YOUR GOAL: Print the data exactly as it is given, please.

SUPPLIED DATA:
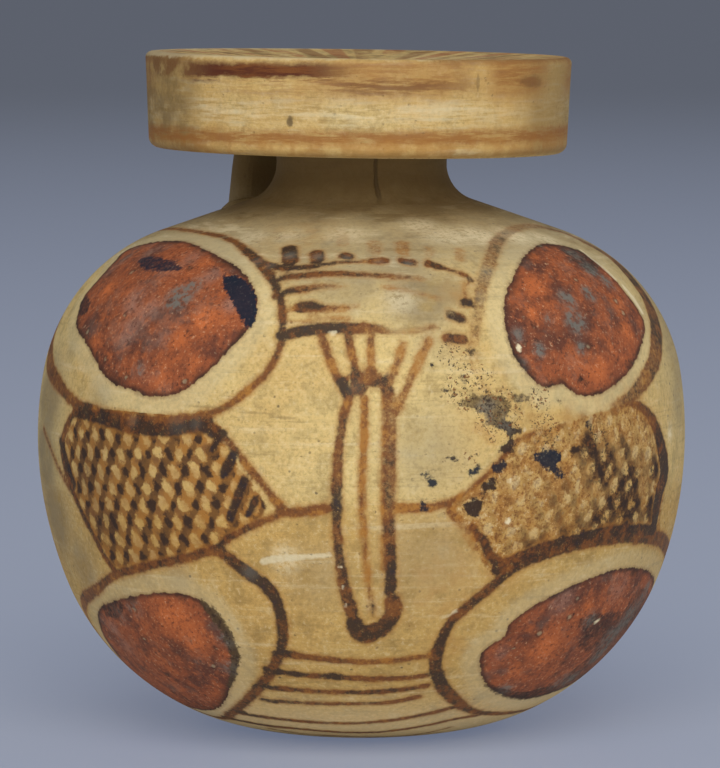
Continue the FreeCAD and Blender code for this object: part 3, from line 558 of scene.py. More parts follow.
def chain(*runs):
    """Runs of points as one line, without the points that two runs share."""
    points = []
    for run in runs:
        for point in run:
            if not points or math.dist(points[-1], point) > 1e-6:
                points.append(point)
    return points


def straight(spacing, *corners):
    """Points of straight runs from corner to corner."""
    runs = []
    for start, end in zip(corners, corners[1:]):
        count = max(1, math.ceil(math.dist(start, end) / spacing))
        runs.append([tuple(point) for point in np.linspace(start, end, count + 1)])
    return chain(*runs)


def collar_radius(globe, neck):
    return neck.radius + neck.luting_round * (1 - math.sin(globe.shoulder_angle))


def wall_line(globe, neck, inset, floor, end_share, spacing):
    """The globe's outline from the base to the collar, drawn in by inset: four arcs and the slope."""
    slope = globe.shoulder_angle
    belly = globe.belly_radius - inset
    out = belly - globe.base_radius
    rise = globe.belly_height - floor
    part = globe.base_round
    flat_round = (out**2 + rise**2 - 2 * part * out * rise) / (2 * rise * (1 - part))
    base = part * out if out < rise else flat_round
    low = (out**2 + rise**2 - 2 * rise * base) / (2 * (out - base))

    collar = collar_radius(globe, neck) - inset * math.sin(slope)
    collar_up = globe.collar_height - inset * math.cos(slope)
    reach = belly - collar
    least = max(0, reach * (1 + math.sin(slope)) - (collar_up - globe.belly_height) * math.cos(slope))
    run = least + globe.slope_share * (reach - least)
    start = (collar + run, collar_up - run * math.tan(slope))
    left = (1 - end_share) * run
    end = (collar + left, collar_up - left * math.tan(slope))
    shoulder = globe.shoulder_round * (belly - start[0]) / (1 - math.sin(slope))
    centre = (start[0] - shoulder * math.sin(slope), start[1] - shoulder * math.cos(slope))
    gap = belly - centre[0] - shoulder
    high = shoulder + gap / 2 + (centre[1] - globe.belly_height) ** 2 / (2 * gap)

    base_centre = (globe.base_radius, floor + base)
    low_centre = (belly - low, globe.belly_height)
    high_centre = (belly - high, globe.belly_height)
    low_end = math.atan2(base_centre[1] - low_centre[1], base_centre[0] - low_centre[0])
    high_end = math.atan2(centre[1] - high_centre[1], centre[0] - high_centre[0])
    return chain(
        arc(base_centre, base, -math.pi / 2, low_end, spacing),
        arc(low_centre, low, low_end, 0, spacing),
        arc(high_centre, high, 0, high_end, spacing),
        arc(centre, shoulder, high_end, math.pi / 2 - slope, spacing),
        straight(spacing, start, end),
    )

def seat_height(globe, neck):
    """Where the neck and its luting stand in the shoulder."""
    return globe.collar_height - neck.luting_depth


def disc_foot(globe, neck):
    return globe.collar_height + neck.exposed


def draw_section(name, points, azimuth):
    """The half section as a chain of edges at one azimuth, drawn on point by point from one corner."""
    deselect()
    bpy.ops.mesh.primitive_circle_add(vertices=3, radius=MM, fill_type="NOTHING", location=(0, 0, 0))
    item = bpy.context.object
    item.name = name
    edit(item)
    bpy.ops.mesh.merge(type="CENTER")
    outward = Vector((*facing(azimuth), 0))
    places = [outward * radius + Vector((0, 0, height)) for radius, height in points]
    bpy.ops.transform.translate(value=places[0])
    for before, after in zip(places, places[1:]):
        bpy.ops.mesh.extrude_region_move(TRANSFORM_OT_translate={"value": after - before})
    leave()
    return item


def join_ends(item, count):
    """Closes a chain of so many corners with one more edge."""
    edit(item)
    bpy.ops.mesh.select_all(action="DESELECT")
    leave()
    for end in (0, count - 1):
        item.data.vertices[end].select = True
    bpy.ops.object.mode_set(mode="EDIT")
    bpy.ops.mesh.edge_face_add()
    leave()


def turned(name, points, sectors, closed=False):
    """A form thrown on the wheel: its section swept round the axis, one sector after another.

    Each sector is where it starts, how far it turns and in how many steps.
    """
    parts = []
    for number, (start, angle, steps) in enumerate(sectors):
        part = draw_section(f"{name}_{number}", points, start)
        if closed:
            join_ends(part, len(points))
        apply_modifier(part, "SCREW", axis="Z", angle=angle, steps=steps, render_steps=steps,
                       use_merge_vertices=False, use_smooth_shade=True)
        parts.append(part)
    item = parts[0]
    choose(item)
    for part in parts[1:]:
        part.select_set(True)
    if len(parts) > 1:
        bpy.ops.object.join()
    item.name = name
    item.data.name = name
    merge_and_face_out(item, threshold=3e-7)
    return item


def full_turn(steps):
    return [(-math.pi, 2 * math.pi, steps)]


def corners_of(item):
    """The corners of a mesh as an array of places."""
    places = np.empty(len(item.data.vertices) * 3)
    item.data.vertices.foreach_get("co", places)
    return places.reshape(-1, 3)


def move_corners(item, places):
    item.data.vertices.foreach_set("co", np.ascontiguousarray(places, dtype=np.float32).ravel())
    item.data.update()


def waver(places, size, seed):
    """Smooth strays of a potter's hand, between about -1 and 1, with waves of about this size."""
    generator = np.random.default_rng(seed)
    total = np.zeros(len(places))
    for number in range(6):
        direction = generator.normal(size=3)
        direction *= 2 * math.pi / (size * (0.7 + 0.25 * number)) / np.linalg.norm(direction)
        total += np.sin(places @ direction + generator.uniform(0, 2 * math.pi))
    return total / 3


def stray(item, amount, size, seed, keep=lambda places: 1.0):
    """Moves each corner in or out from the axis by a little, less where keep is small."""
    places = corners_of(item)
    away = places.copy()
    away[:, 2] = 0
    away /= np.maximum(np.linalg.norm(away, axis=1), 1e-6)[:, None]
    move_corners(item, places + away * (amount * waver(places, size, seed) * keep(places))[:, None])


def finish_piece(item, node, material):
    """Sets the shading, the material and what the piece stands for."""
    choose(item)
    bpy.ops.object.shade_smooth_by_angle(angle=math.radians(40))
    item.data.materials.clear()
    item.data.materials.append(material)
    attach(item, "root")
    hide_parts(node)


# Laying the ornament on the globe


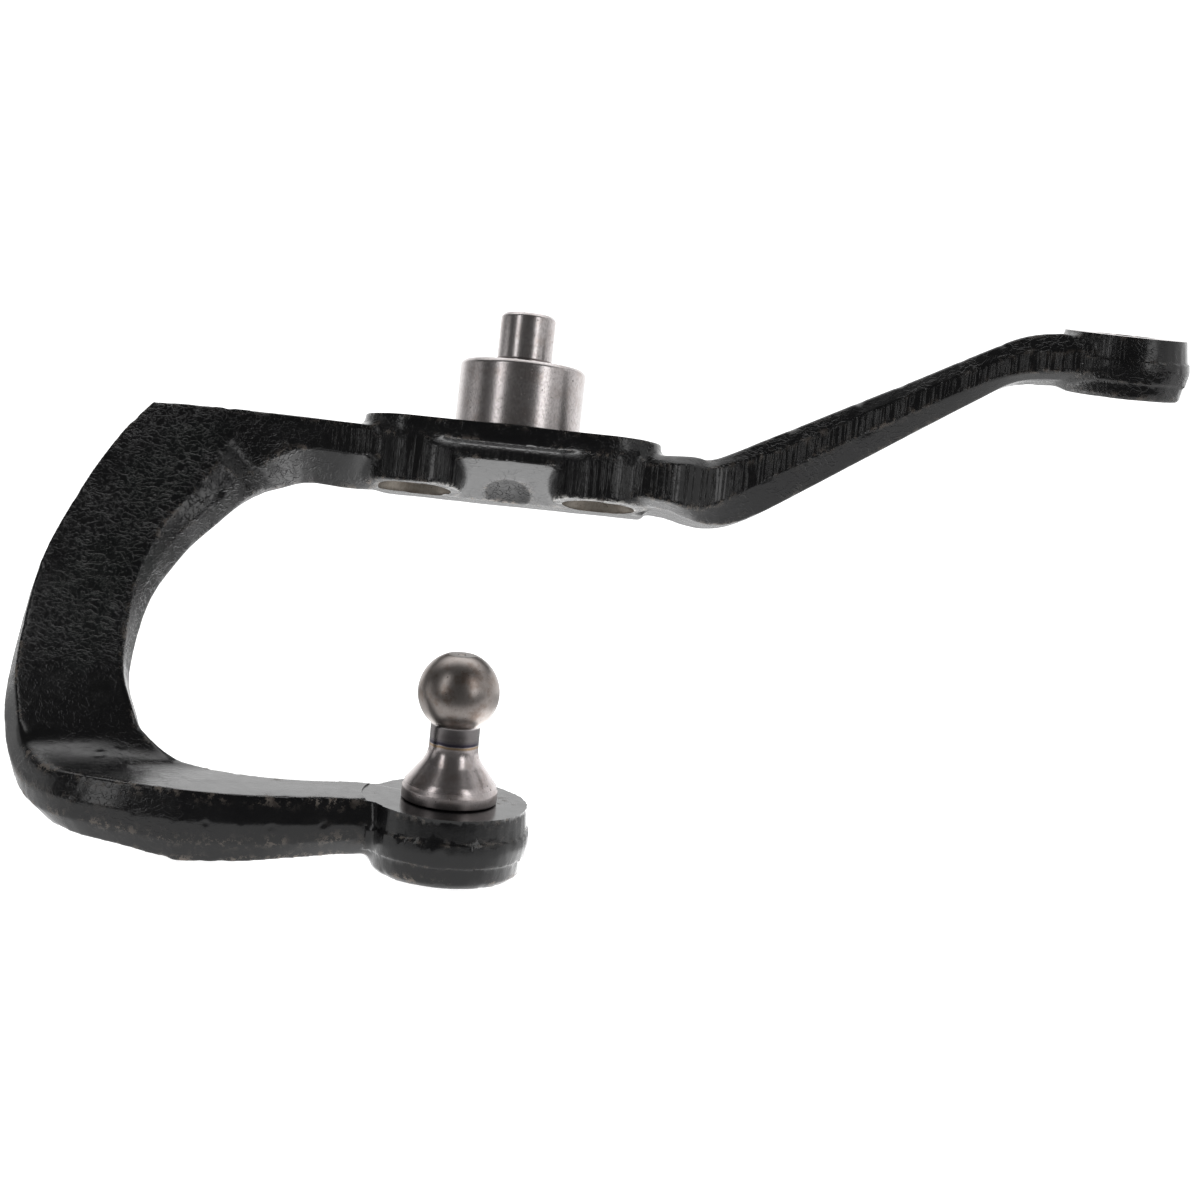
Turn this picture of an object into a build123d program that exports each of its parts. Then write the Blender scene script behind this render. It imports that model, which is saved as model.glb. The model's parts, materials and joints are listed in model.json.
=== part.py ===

SOLUTION TO THIS EXERCISE:
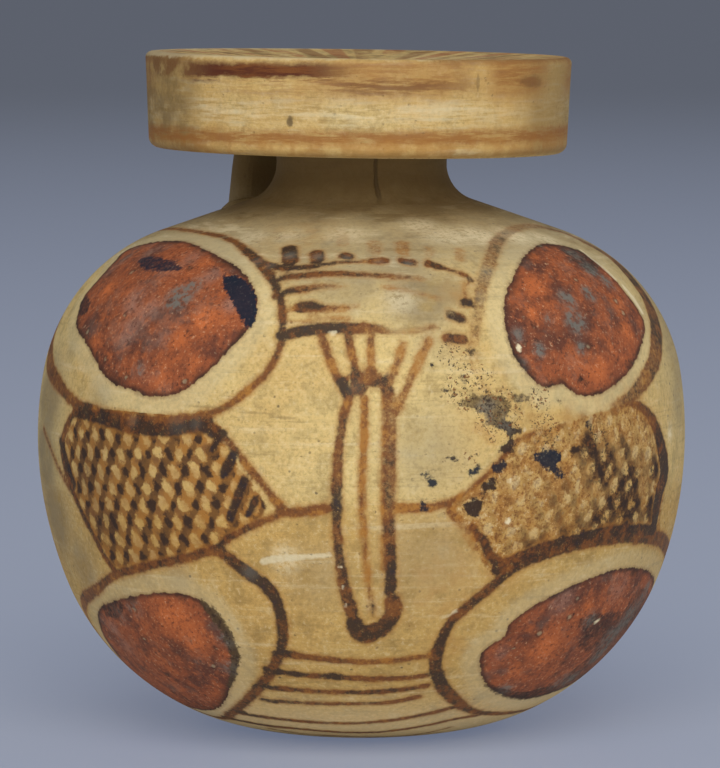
Continue the FreeCAD and Blender code for this object: part 3, from line 558 of scene.py. More parts follow.
def chain(*runs):
    """Runs of points as one line, without the points that two runs share."""
    points = []
    for run in runs:
        for point in run:
            if not points or math.dist(points[-1], point) > 1e-6:
                points.append(point)
    return points


def straight(spacing, *corners):
    """Points of straight runs from corner to corner."""
    runs = []
    for start, end in zip(corners, corners[1:]):
        count = max(1, math.ceil(math.dist(start, end) / spacing))
        runs.append([tuple(point) for point in np.linspace(start, end, count + 1)])
    return chain(*runs)


def collar_radius(globe, neck):
    return neck.radius + neck.luting_round * (1 - math.sin(globe.shoulder_angle))


def wall_line(globe, neck, inset, floor, end_share, spacing):
    """The globe's outline from the base to the collar, drawn in by inset: four arcs and the slope."""
    slope = globe.shoulder_angle
    belly = globe.belly_radius - inset
    out = belly - globe.base_radius
    rise = globe.belly_height - floor
    part = globe.base_round
    flat_round = (out**2 + rise**2 - 2 * part * out * rise) / (2 * rise * (1 - part))
    base = part * out if out < rise else flat_round
    low = (out**2 + rise**2 - 2 * rise * base) / (2 * (out - base))

    collar = collar_radius(globe, neck) - inset * math.sin(slope)
    collar_up = globe.collar_height - inset * math.cos(slope)
    reach = belly - collar
    least = max(0, reach * (1 + math.sin(slope)) - (collar_up - globe.belly_height) * math.cos(slope))
    run = least + globe.slope_share * (reach - least)
    start = (collar + run, collar_up - run * math.tan(slope))
    left = (1 - end_share) * run
    end = (collar + left, collar_up - left * math.tan(slope))
    shoulder = globe.shoulder_round * (belly - start[0]) / (1 - math.sin(slope))
    centre = (start[0] - shoulder * math.sin(slope), start[1] - shoulder * math.cos(slope))
    gap = belly - centre[0] - shoulder
    high = shoulder + gap / 2 + (centre[1] - globe.belly_height) ** 2 / (2 * gap)

    base_centre = (globe.base_radius, floor + base)
    low_centre = (belly - low, globe.belly_height)
    high_centre = (belly - high, globe.belly_height)
    low_end = math.atan2(base_centre[1] - low_centre[1], base_centre[0] - low_centre[0])
    high_end = math.atan2(centre[1] - high_centre[1], centre[0] - high_centre[0])
    return chain(
        arc(base_centre, base, -math.pi / 2, low_end, spacing),
        arc(low_centre, low, low_end, 0, spacing),
        arc(high_centre, high, 0, high_end, spacing),
        arc(centre, shoulder, high_end, math.pi / 2 - slope, spacing),
        straight(spacing, start, end),
    )

def seat_height(globe, neck):
    """Where the neck and its luting stand in the shoulder."""
    return globe.collar_height - neck.luting_depth


def disc_foot(globe, neck):
    return globe.collar_height + neck.exposed


def draw_section(name, points, azimuth):
    """The half section as a chain of edges at one azimuth, drawn on point by point from one corner."""
    deselect()
    bpy.ops.mesh.primitive_circle_add(vertices=3, radius=MM, fill_type="NOTHING", location=(0, 0, 0))
    item = bpy.context.object
    item.name = name
    edit(item)
    bpy.ops.mesh.merge(type="CENTER")
    outward = Vector((*facing(azimuth), 0))
    places = [outward * radius + Vector((0, 0, height)) for radius, height in points]
    bpy.ops.transform.translate(value=places[0])
    for before, after in zip(places, places[1:]):
        bpy.ops.mesh.extrude_region_move(TRANSFORM_OT_translate={"value": after - before})
    leave()
    return item


def join_ends(item, count):
    """Closes a chain of so many corners with one more edge."""
    edit(item)
    bpy.ops.mesh.select_all(action="DESELECT")
    leave()
    for end in (0, count - 1):
        item.data.vertices[end].select = True
    bpy.ops.object.mode_set(mode="EDIT")
    bpy.ops.mesh.edge_face_add()
    leave()


def turned(name, points, sectors, closed=False):
    """A form thrown on the wheel: its section swept round the axis, one sector after another.

    Each sector is where it starts, how far it turns and in how many steps.
    """
    parts = []
    for number, (start, angle, steps) in enumerate(sectors):
        part = draw_section(f"{name}_{number}", points, start)
        if closed:
            join_ends(part, len(points))
        apply_modifier(part, "SCREW", axis="Z", angle=angle, steps=steps, render_steps=steps,
                       use_merge_vertices=False, use_smooth_shade=True)
        parts.append(part)
    item = parts[0]
    choose(item)
    for part in parts[1:]:
        part.select_set(True)
    if len(parts) > 1:
        bpy.ops.object.join()
    item.name = name
    item.data.name = name
    merge_and_face_out(item, threshold=3e-7)
    return item


def full_turn(steps):
    return [(-math.pi, 2 * math.pi, steps)]


def corners_of(item):
    """The corners of a mesh as an array of places."""
    places = np.empty(len(item.data.vertices) * 3)
    item.data.vertices.foreach_get("co", places)
    return places.reshape(-1, 3)


def move_corners(item, places):
    item.data.vertices.foreach_set("co", np.ascontiguousarray(places, dtype=np.float32).ravel())
    item.data.update()


def waver(places, size, seed):
    """Smooth strays of a potter's hand, between about -1 and 1, with waves of about this size."""
    generator = np.random.default_rng(seed)
    total = np.zeros(len(places))
    for number in range(6):
        direction = generator.normal(size=3)
        direction *= 2 * math.pi / (size * (0.7 + 0.25 * number)) / np.linalg.norm(direction)
        total += np.sin(places @ direction + generator.uniform(0, 2 * math.pi))
    return total / 3


def stray(item, amount, size, seed, keep=lambda places: 1.0):
    """Moves each corner in or out from the axis by a little, less where keep is small."""
    places = corners_of(item)
    away = places.copy()
    away[:, 2] = 0
    away /= np.maximum(np.linalg.norm(away, axis=1), 1e-6)[:, None]
    move_corners(item, places + away * (amount * waver(places, size, seed) * keep(places))[:, None])


def finish_piece(item, node, material):
    """Sets the shading, the material and what the piece stands for."""
    choose(item)
    bpy.ops.object.shade_smooth_by_angle(angle=math.radians(40))
    item.data.materials.clear()
    item.data.materials.append(material)
    attach(item, "root")
    hide_parts(node)


# Laying the ornament on the globe


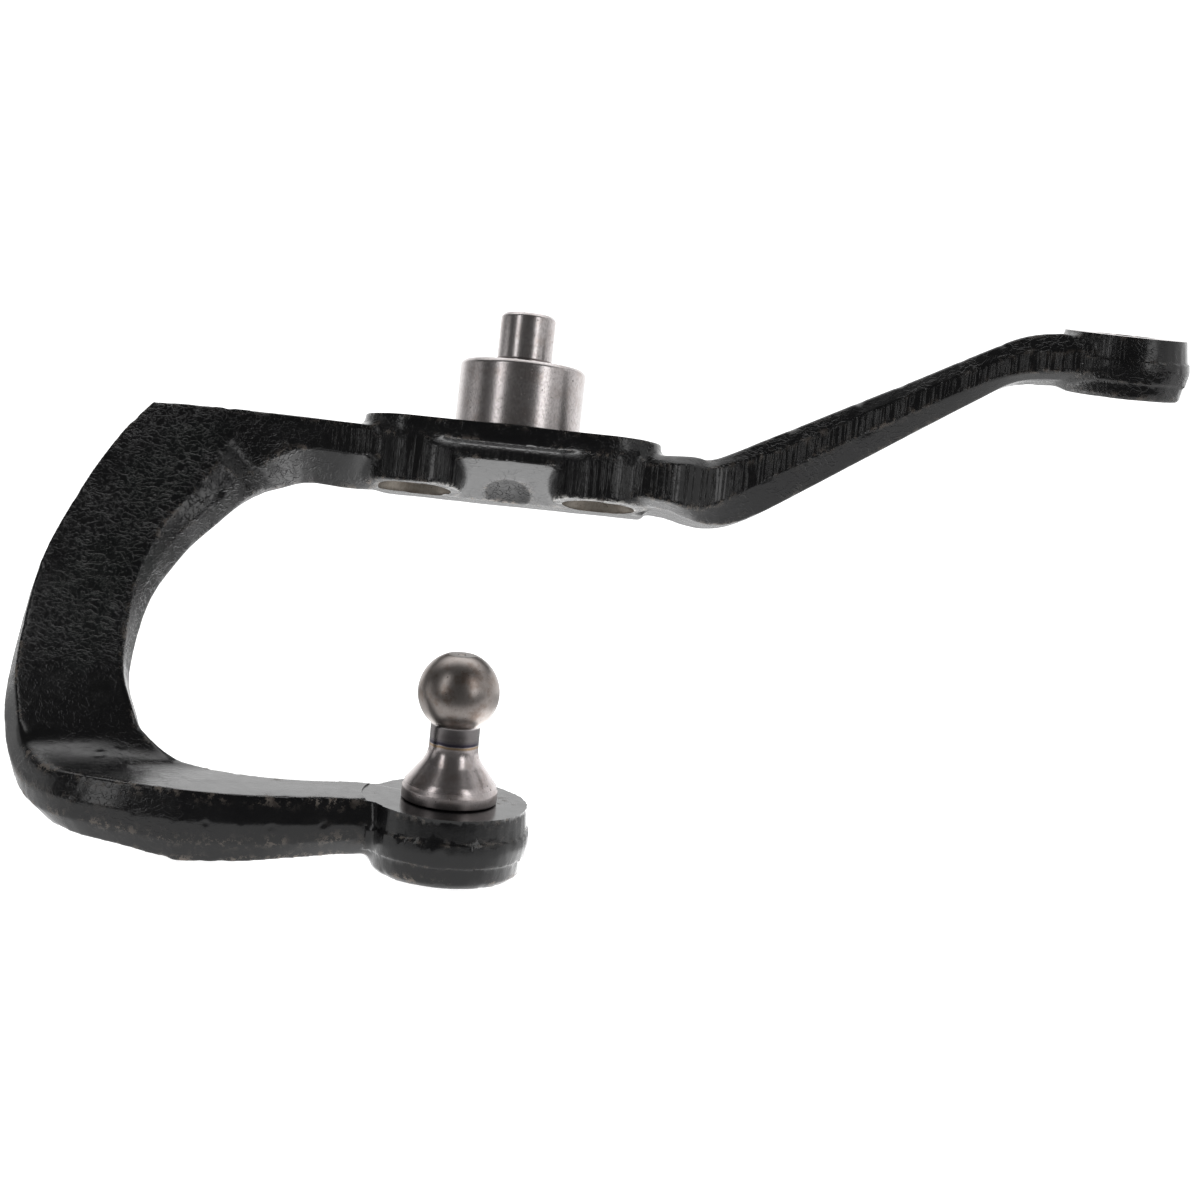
Turn this picture of an object into a build123d program that exports each of its parts. Then write the Blender scene script behind this render. It imports that model, which is saved as model.glb. The model's parts, materials and joints are listed in model.json.
=== part.py ===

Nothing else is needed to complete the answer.